In 2001, Mikey Barrett and I came up with "X-treme Ork" for the San Antonio Symphony, which had liked "Beat" so much that they wanted us to come back a year later with another one. Mike and I LOVE "X-treme Ork!" It began as an attempt to collect all the loudest, fastest music in the classical repertoire -- the stuff that made us jump up and down in our seats as kids -- so theoretically it would make a new batch of kids jump up and down too. But talking about loud and fast leads inevitably to talk of soft and slow, and gradually our script morphed into an exploration of tempo and dynamics -- all in the service of showing off the orchestra as a kind of collective super-athlete -- performing the athletics of beauty.

It worked GREAT in San Antonio. Larry Fried, who was running the orchestra down there at the time, was the one who stuck his neck out and commissioned the concert. I hope he was happy with the results. Mikey and I sure were; with Larry's and the San Antonio Symphony's help, we now had a second family concert to offer around. Last summer Mike and I did it at Caramoor with the Orchestra of St.
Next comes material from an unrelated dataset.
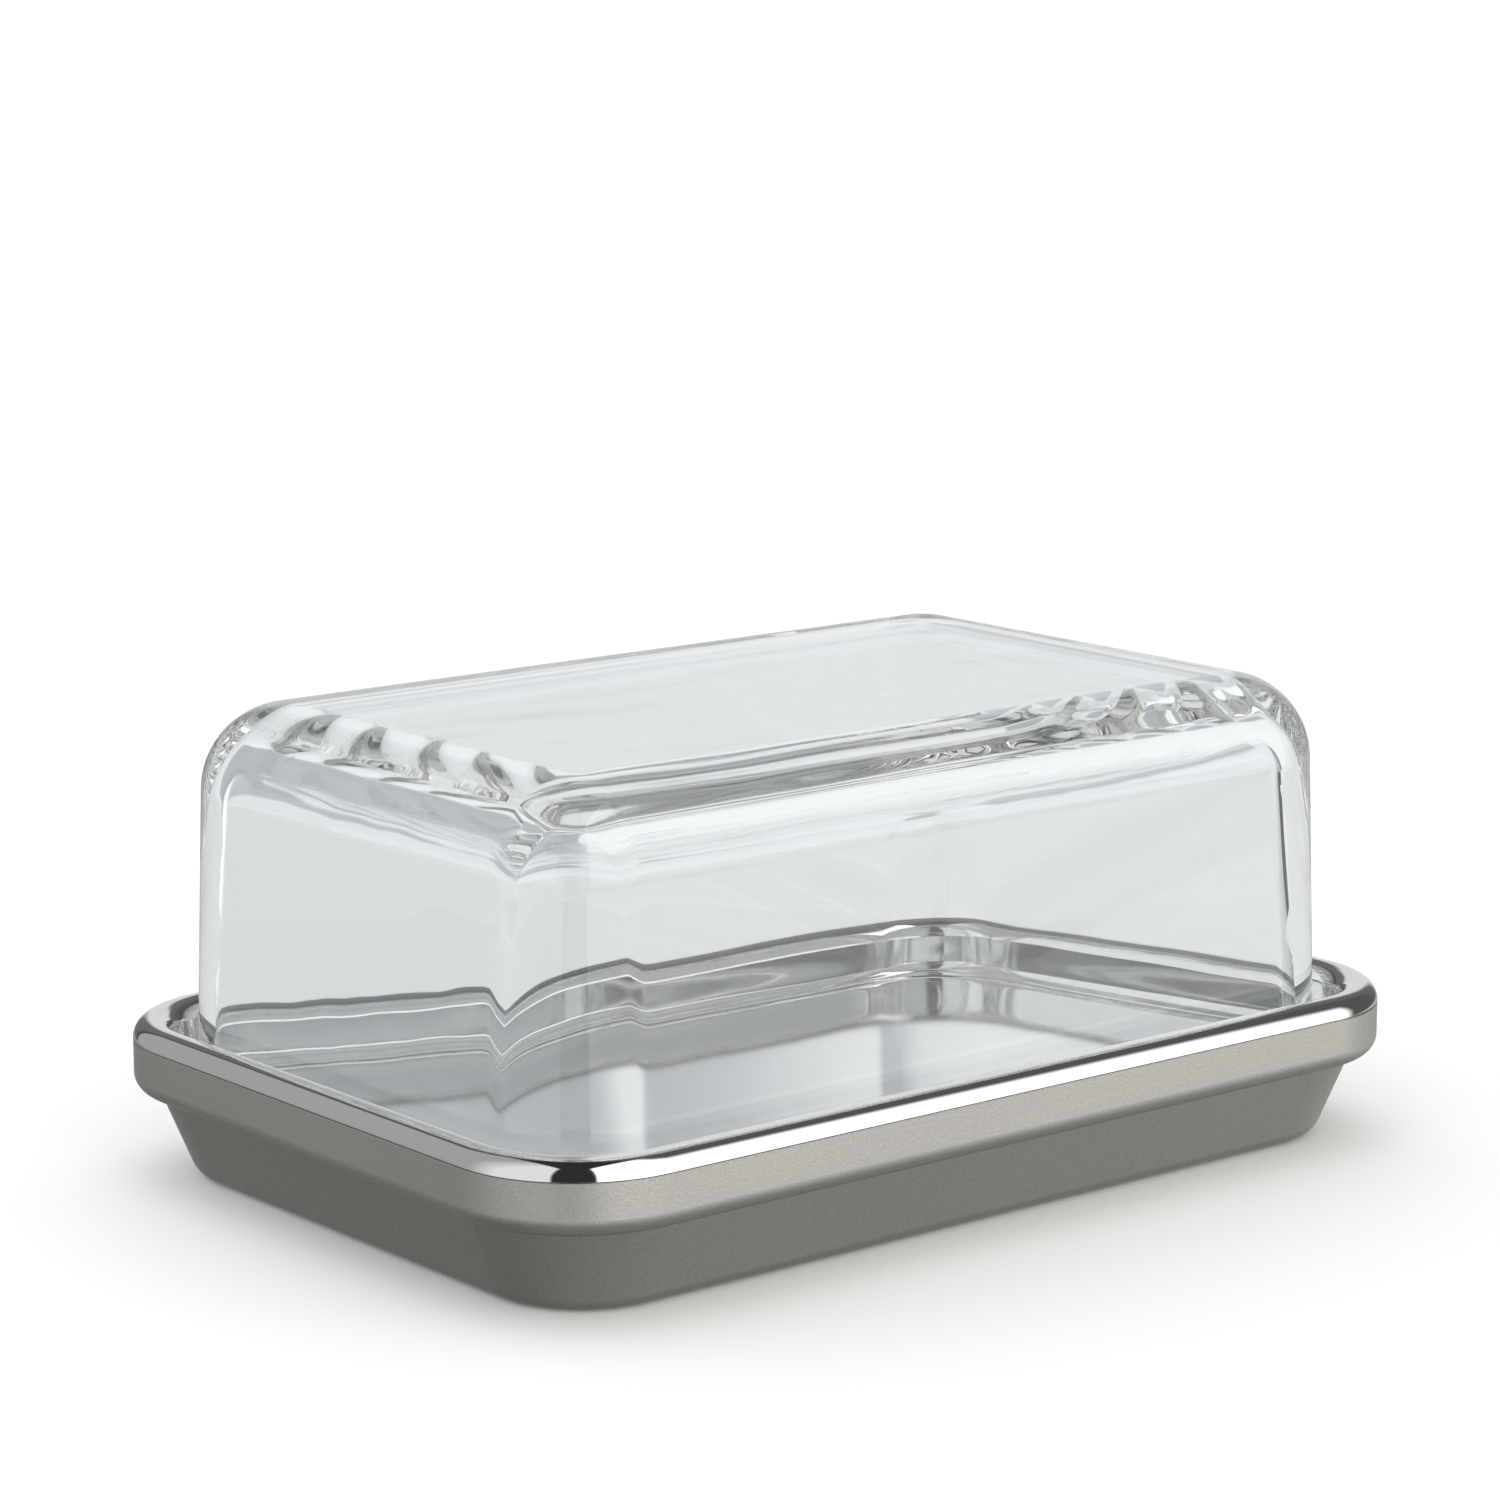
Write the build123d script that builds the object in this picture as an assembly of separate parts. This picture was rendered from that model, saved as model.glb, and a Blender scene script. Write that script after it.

Luke's, who are a crackerjack band and really showed themselves off beautifully in the fortissimi and prestissimi of Tchaik 4; the pianissimi and larghissimi of the Mahler 5 Adagietto; the prestissimi and pianissimi of Bernstein's scherzo from "Serenade;" and the fortissimi but larghissimi of the finale from Stravinsky's "Firebird." Did you get all that?

And on Feb. 19th, we did it with the St. Luke's again, in big, beautiful Carnegie Hall.

But we had an extra layer of complication.

To reel back for a moment... Way back in 2000, Mike and I went to Beijing, China, to do "Bernstein Beat' at the Beijing Music Festival. What an adventure! My sister Nina came along and filmed the whole experience. Then, six months later, we did "Bernstein Beat" in the most exciting place of all: Havana, Cuba. (Gee, we would have taken it to Albania, but they're not Communist any more. Maybe North Korea's interested...? ) Nina came along on that trip, too -- and between Beijing and Havana, she had some truly amazing footage. Ever since then, she's been trying to get the rest of her film made. Finally, four years later, she got the money from a German broadcaster to make the rest of her movie. But the one big thing missing from her film was any footage of "Bernstein Beat" in English, or in the U.S. She'd missed her chance to film us doing "Beat" in Carnegie Hall two years ago; she didn't have the money together yet, and filming in Carnegie Hall is a soberingly expensive undertaking. (Those STAGEHANDS!)

But hey: now she does have the money, and there we were going to Carnegie! True, we were doing a whole other concert, but she could shoot backstage footage at the rehearsal, and we could PRETEND we were rehearsing "Bernstein Beat" like we'd actually done in 2003...

And so that is what we did.

Time was short, and Mike was rehearsing as fast as he could on Saturday morning for our concert a couple of hours later. Meanwhile, every minute that I wasn't needed onstage, I'd run out to a corridor or a box or wherever Nina was setting up the shot -- and she'd hand me my "MAMBO!" sign and I'd follow instructions. It was all very exhausting, but I think she got what she needed.

As we were waiting in the wings to go onstage for the concert, the stage manager came up to me, touched my earrings and murmured, "Ted Muehling?"

A long, and I mean LONG way from my "Hah hah" Hah hah stage manager in Little Rock.